I am not talking about instances where a calamity strikes the household or a spouse suffers a tragic event and is left incapable of taking care of himself.
In some societies, we see the women walking miles to the wells early in the morning to carry water in vats for their households. They then return home to cook and clean and take care of their babies while their husbands are idling away.
We are familiar with countries that "export" wives and mothers to work as domestic helpers while their own children are being cared for by some other relatives.
There is even one country that sees it as the norm for married and single men alike to have a "free Friday" where they can go to town and have non-committal sexual relationships and then return to their households for the rest of the week as if nothing has happened.
I welcome the blogging era because I find that many (women and men) can pour out their thoughts and inner feelings when before they were trapped.
I was reading a blog that went: "I'm wondering lately when enough is enough? There comes a point when you've been sacrificing for a little too long.
"I don't mean it in the general sense, because we all have to make sacrifices, but a specific situation where you give, and give, and give with nothing in return.
"I think we've passed the 'appreciation', sensitivity, compassion, beautiful point and have become desensitised, bitter, frustrated and exhausted.

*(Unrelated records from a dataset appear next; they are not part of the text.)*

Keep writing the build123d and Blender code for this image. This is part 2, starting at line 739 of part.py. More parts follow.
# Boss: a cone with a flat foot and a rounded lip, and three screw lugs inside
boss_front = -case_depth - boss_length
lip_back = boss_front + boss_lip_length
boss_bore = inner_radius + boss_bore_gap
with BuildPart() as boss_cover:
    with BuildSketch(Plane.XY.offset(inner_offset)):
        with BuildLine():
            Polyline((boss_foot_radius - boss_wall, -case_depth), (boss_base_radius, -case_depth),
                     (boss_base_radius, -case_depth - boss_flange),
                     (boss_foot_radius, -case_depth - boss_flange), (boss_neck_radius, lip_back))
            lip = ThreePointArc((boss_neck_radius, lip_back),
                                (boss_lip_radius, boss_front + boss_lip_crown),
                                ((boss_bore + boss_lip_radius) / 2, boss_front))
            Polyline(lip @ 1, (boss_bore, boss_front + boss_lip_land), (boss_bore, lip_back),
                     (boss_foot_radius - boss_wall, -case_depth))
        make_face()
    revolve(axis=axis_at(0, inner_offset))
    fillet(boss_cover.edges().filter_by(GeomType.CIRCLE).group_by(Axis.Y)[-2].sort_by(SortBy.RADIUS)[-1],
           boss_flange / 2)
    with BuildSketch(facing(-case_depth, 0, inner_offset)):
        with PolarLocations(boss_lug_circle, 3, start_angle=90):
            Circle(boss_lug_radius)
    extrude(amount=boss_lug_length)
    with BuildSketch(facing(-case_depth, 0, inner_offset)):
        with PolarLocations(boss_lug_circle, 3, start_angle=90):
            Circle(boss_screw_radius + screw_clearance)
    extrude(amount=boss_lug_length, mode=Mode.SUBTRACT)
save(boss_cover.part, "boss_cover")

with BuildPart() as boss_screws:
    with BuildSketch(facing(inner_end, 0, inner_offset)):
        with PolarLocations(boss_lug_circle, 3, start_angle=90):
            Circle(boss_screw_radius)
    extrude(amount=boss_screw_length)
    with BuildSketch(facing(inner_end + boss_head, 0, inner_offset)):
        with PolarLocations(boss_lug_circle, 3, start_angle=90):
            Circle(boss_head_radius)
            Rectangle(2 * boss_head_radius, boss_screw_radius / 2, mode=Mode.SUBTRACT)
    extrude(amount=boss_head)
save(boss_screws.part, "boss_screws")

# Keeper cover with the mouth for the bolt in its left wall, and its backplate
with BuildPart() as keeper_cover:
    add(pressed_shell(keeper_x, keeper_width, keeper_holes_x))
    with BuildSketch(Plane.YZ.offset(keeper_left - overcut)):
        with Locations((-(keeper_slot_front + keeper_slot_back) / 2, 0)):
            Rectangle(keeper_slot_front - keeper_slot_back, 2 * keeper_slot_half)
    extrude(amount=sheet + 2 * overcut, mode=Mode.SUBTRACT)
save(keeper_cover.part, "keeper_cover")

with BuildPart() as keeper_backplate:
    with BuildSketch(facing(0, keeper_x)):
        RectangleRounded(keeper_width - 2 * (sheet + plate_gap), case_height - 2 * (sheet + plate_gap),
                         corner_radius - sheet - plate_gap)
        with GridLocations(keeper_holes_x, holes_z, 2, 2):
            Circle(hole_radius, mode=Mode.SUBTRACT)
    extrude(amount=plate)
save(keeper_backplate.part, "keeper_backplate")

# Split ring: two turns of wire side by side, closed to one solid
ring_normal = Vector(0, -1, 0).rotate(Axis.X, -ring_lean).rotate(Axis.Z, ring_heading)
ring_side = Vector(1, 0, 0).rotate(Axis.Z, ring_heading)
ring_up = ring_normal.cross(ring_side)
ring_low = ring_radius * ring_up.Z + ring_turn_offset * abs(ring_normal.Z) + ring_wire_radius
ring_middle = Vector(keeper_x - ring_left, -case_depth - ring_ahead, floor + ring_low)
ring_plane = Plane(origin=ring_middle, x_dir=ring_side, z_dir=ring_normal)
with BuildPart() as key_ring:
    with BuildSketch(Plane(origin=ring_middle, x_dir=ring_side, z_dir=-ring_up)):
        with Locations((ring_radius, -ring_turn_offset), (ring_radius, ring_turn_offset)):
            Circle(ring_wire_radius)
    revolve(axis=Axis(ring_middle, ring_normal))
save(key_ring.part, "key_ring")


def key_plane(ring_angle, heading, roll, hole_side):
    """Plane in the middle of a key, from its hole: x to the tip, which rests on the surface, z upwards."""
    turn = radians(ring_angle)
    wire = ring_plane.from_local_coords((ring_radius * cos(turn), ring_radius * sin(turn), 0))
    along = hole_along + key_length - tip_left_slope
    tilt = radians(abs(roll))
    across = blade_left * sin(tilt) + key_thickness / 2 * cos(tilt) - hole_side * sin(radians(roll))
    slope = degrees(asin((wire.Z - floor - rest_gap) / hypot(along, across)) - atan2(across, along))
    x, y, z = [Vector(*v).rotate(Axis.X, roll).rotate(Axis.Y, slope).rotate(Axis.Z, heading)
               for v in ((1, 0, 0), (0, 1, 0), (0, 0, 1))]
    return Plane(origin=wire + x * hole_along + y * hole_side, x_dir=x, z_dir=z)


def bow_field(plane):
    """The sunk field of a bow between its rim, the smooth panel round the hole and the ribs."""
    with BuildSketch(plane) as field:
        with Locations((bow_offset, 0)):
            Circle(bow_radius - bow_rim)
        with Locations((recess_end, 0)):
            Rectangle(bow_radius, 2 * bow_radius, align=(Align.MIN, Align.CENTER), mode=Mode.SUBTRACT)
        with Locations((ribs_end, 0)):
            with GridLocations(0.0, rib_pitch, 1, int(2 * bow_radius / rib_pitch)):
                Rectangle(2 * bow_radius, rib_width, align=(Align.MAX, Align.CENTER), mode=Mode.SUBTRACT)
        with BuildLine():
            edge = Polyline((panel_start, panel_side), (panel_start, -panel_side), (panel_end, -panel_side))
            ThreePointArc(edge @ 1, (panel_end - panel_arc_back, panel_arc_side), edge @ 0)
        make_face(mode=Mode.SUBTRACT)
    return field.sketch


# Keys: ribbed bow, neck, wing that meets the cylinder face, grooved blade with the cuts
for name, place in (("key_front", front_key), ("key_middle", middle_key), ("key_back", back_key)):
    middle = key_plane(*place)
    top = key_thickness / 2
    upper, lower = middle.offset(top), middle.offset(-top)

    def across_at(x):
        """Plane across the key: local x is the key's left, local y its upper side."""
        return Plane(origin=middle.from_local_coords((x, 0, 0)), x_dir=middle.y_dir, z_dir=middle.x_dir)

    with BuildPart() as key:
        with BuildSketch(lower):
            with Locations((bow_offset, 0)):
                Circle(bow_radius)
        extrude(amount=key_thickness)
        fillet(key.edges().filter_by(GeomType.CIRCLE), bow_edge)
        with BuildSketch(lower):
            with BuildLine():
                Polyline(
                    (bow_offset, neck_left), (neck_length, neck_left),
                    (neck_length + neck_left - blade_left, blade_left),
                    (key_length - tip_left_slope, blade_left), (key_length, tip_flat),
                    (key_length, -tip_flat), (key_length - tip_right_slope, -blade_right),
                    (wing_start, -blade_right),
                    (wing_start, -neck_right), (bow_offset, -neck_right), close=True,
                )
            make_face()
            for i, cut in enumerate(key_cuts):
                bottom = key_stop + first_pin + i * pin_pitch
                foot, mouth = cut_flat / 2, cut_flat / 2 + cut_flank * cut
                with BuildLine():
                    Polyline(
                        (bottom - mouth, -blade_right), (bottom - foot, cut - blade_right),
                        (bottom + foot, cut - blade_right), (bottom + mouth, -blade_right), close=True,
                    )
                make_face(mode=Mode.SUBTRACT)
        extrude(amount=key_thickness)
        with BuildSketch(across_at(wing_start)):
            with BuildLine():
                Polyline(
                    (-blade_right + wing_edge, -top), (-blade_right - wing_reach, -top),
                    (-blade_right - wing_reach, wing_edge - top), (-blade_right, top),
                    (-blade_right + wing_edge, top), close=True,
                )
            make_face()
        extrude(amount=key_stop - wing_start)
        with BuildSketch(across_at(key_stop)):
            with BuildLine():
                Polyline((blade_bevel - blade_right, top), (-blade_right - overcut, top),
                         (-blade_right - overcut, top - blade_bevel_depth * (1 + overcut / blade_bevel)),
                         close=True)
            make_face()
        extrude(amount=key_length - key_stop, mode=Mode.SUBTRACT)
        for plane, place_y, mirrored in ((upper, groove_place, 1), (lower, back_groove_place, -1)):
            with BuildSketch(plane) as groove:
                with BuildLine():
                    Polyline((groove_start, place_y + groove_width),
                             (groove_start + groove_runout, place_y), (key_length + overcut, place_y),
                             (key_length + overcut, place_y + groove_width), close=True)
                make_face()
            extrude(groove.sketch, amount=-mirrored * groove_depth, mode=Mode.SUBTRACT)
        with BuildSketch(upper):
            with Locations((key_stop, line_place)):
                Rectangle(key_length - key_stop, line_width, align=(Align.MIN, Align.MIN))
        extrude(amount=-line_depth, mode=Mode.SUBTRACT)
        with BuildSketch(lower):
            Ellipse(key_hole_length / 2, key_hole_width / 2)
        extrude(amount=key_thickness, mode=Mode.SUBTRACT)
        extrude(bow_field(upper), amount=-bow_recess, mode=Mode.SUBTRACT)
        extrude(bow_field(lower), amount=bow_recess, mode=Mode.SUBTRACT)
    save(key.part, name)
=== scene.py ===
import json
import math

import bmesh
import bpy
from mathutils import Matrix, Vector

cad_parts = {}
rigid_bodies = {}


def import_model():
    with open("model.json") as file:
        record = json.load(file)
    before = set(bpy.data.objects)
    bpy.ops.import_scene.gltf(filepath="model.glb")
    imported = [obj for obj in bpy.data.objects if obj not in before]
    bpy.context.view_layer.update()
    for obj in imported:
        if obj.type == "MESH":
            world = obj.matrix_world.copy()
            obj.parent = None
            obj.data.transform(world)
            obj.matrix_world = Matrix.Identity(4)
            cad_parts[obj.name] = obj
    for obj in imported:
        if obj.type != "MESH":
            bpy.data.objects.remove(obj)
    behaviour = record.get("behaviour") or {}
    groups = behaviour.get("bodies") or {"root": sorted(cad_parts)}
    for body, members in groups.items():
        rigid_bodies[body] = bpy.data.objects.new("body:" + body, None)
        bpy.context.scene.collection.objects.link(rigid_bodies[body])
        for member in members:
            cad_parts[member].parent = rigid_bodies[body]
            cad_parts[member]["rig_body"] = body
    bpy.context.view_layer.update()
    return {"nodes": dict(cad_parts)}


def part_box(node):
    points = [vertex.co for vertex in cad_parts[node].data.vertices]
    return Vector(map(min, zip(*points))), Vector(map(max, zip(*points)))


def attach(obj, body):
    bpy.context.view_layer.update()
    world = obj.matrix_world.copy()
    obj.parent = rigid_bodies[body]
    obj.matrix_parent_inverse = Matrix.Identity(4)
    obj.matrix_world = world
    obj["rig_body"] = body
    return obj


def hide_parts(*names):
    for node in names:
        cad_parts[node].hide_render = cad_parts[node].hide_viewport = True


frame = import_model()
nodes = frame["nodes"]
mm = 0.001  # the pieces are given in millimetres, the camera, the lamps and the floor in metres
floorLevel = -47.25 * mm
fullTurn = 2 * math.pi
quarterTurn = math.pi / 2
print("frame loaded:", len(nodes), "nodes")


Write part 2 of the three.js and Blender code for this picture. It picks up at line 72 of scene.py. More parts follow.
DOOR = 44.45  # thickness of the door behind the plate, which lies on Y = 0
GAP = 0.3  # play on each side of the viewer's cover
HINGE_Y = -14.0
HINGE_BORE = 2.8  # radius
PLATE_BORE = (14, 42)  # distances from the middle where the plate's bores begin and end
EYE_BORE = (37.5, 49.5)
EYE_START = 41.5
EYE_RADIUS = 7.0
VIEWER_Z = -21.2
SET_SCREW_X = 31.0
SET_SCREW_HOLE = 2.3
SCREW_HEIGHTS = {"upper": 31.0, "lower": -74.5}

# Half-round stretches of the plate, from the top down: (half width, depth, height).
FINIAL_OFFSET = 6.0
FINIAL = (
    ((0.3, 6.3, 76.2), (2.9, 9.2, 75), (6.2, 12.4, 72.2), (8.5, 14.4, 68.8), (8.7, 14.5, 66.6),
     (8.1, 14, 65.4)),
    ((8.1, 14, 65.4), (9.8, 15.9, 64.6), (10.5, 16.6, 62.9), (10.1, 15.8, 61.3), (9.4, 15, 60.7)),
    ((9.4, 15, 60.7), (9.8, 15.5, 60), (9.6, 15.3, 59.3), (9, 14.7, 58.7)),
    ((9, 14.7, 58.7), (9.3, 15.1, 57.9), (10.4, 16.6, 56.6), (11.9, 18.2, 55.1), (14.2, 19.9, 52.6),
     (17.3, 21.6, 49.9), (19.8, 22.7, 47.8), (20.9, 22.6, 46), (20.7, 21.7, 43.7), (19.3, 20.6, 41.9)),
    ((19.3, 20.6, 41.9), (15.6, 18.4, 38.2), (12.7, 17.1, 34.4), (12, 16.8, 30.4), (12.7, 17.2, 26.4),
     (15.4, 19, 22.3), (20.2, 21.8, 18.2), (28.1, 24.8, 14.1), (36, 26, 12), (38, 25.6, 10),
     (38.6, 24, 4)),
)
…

"I don't think this is a permanent state of mind, or unusual, but we all have a limit."
We are human, lest we forget. There is this innate cry for some normalcy, love, companionship and a co-parent to absorb the never-ending stress of holding a home together.
To this end, I believe that every marriage should start on an equal footing, of love and respect, of bearing responsibilities together, of honouring mutual dreams and of working towards a common goal where no one is expected to shoulder more than she should.
Certainly, a good start would be to let the number of vows made on both sides be equal.
A Blessed Christmas to all Christians.